_Raw data:_
# # # # # # #

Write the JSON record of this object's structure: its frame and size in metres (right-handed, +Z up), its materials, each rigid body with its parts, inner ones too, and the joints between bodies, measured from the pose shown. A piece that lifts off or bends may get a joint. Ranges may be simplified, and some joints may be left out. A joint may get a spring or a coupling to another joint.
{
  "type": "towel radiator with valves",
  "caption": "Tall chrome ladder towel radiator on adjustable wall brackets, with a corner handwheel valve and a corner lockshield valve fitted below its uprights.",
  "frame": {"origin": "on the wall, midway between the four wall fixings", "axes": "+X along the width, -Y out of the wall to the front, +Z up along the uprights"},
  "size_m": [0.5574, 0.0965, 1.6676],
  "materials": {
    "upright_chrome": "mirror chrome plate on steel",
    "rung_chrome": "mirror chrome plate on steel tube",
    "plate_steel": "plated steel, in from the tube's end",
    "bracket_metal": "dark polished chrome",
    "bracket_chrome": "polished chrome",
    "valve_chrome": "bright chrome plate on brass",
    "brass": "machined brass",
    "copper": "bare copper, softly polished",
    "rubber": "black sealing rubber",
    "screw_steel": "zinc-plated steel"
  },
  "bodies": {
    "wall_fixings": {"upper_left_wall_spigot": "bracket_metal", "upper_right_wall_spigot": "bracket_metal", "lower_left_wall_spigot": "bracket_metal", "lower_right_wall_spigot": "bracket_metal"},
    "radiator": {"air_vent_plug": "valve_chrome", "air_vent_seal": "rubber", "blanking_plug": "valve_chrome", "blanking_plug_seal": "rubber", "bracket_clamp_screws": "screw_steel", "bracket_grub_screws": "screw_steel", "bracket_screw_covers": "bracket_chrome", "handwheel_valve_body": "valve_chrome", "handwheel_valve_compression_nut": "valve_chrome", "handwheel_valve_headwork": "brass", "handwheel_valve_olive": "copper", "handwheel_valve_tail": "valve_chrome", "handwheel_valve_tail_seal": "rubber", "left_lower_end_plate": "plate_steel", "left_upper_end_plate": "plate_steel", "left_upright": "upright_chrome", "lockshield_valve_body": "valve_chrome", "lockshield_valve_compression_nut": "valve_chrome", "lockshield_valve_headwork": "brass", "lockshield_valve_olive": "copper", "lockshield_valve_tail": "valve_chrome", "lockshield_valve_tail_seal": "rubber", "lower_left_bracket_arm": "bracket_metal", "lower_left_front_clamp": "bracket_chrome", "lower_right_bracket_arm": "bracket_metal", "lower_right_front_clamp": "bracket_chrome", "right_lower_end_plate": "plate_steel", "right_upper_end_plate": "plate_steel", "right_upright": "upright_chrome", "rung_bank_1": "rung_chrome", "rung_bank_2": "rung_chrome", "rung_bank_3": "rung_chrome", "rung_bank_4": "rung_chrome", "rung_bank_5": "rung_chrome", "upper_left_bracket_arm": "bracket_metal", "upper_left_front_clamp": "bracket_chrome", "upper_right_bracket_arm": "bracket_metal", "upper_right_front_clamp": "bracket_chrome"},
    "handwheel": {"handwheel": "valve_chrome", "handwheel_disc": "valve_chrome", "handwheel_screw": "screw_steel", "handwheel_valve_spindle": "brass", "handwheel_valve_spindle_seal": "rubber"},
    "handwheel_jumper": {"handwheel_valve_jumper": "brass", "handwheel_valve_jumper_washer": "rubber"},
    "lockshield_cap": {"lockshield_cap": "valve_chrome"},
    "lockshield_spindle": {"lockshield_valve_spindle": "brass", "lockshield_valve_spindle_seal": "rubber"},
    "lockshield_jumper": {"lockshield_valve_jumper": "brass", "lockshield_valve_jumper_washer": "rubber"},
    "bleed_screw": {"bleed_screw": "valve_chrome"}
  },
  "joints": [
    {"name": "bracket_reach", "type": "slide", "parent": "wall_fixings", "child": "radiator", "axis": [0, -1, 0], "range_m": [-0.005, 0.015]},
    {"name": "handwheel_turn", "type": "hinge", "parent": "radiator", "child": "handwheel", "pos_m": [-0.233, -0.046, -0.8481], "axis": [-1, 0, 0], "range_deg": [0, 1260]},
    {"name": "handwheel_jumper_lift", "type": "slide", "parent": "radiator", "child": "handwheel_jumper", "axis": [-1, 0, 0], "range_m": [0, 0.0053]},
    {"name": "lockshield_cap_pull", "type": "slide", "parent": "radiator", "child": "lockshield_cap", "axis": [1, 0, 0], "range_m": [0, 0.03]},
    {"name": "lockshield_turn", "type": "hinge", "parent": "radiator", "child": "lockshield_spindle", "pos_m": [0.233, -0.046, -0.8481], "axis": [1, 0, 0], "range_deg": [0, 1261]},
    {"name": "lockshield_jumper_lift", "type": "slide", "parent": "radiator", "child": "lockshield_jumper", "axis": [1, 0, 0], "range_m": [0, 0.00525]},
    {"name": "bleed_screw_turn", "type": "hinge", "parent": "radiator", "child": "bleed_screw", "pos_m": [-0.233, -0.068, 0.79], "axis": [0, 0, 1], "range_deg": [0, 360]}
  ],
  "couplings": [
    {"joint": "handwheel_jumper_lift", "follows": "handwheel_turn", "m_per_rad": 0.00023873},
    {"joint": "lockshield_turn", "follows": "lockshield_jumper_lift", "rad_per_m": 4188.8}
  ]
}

# # # # # # #

_Aim:_ Repeat the data precisely, line by line.

_The completed task:_
Write the JSON record of this object's structure: its frame and size in metres (right-handed, +Z up), its materials, each rigid body with its parts, inner ones too, and the joints between bodies, measured from the pose shown. A piece that lifts off or bends may get a joint. Ranges may be simplified, and some joints may be left out. A joint may get a spring or a coupling to another joint.
{
  "type": "towel radiator with valves",
  "caption": "Tall chrome ladder towel radiator on adjustable wall brackets, with a corner handwheel valve and a corner lockshield valve fitted below its uprights.",
  "frame": {"origin": "on the wall, midway between the four wall fixings", "axes": "+X along the width, -Y out of the wall to the front, +Z up along the uprights"},
  "size_m": [0.5574, 0.0965, 1.6676],
  "materials": {
    "upright_chrome": "mirror chrome plate on steel",
    "rung_chrome": "mirror chrome plate on steel tube",
    "plate_steel": "plated steel, in from the tube's end",
    "bracket_metal": "dark polished chrome",
    "bracket_chrome": "polished chrome",
    "valve_chrome": "bright chrome plate on brass",
    "brass": "machined brass",
    "copper": "bare copper, softly polished",
    "rubber": "black sealing rubber",
    "screw_steel": "zinc-plated steel"
  },
  "bodies": {
    "wall_fixings": {"upper_left_wall_spigot": "bracket_metal", "upper_right_wall_spigot": "bracket_metal", "lower_left_wall_spigot": "bracket_metal", "lower_right_wall_spigot": "bracket_metal"},
    "radiator": {"air_vent_plug": "valve_chrome", "air_vent_seal": "rubber", "blanking_plug": "valve_chrome", "blanking_plug_seal": "rubber", "bracket_clamp_screws": "screw_steel", "bracket_grub_screws": "screw_steel", "bracket_screw_covers": "bracket_chrome", "handwheel_valve_body": "valve_chrome", "handwheel_valve_compression_nut": "valve_chrome", "handwheel_valve_headwork": "brass", "handwheel_valve_olive": "copper", "handwheel_valve_tail": "valve_chrome", "handwheel_valve_tail_seal": "rubber", "left_lower_end_plate": "plate_steel", "left_upper_end_plate": "plate_steel", "left_upright": "upright_chrome", "lockshield_valve_body": "valve_chrome", "lockshield_valve_compression_nut": "valve_chrome", "lockshield_valve_headwork": "brass", "lockshield_valve_olive": "copper", "lockshield_valve_tail": "valve_chrome", "lockshield_valve_tail_seal": "rubber", "lower_left_bracket_arm": "bracket_metal", "lower_left_front_clamp": "bracket_chrome", "lower_right_bracket_arm": "bracket_metal", "lower_right_front_clamp": "bracket_chrome", "right_lower_end_plate": "plate_steel", "right_upper_end_plate": "plate_steel", "right_upright": "upright_chrome", "rung_bank_1": "rung_chrome", "rung_bank_2": "rung_chrome", "rung_bank_3": "rung_chrome", "rung_bank_4": "rung_chrome", "rung_bank_5": "rung_chrome", "upper_left_bracket_arm": "bracket_metal", "upper_left_front_clamp": "bracket_chrome", "upper_right_bracket_arm": "bracket_metal", "upper_right_front_clamp": "bracket_chrome"},
    "handwheel": {"handwheel": "valve_chrome", "handwheel_disc": "valve_chrome", "handwheel_screw": "screw_steel", "handwheel_valve_spindle": "brass", "handwheel_valve_spindle_seal": "rubber"},
    "handwheel_jumper": {"handwheel_valve_jumper": "brass", "handwheel_valve_jumper_washer": "rubber"},
    "lockshield_cap": {"lockshield_cap": "valve_chrome"},
    "lockshield_spindle": {"lockshield_valve_spindle": "brass", "lockshield_valve_spindle_seal": "rubber"},
    "lockshield_jumper": {"lockshield_valve_jumper": "brass", "lockshield_valve_jumper_washer": "rubber"},
    "bleed_screw": {"bleed_screw": "valve_chrome"}
  },
  "joints": [
    {"name": "bracket_reach", "type": "slide", "parent": "wall_fixings", "child": "radiator", "axis": [0, -1, 0], "range_m": [-0.005, 0.015]},
    {"name": "handwheel_turn", "type": "hinge", "parent": "radiator", "child": "handwheel", "pos_m": [-0.233, -0.046, -0.8481], "axis": [-1, 0, 0], "range_deg": [0, 1260]},
    {"name": "handwheel_jumper_lift", "type": "slide", "parent": "radiator", "child": "handwheel_jumper", "axis": [-1, 0, 0], "range_m": [0, 0.0053]},
    {"name": "lockshield_cap_pull", "type": "slide", "parent": "radiator", "child": "lockshield_cap", "axis": [1, 0, 0], "range_m": [0, 0.03]},
    {"name": "lockshield_turn", "type": "hinge", "parent": "radiator", "child": "lockshield_spindle", "pos_m": [0.233, -0.046, -0.8481], "axis": [1, 0, 0], "range_deg": [0, 1261]},
    {"name": "lockshield_jumper_lift", "type": "slide", "parent": "radiator", "child": "lockshield_jumper", "axis": [1, 0, 0], "range_m": [0, 0.00525]},
    {"name": "bleed_screw_turn", "type": "hinge", "parent": "radiator", "child": "bleed_screw", "pos_m": [-0.233, -0.068, 0.79], "axis": [0, 0, 1], "range_deg": [0, 360]}
  ],
  "couplings": [
    {"joint": "handwheel_jumper_lift", "follows": "handwheel_turn", "m_per_rad": 0.00023873},
    {"joint": "lockshield_turn", "follows": "lockshield_jumper_lift", "rad_per_m": 4188.8}
  ]
}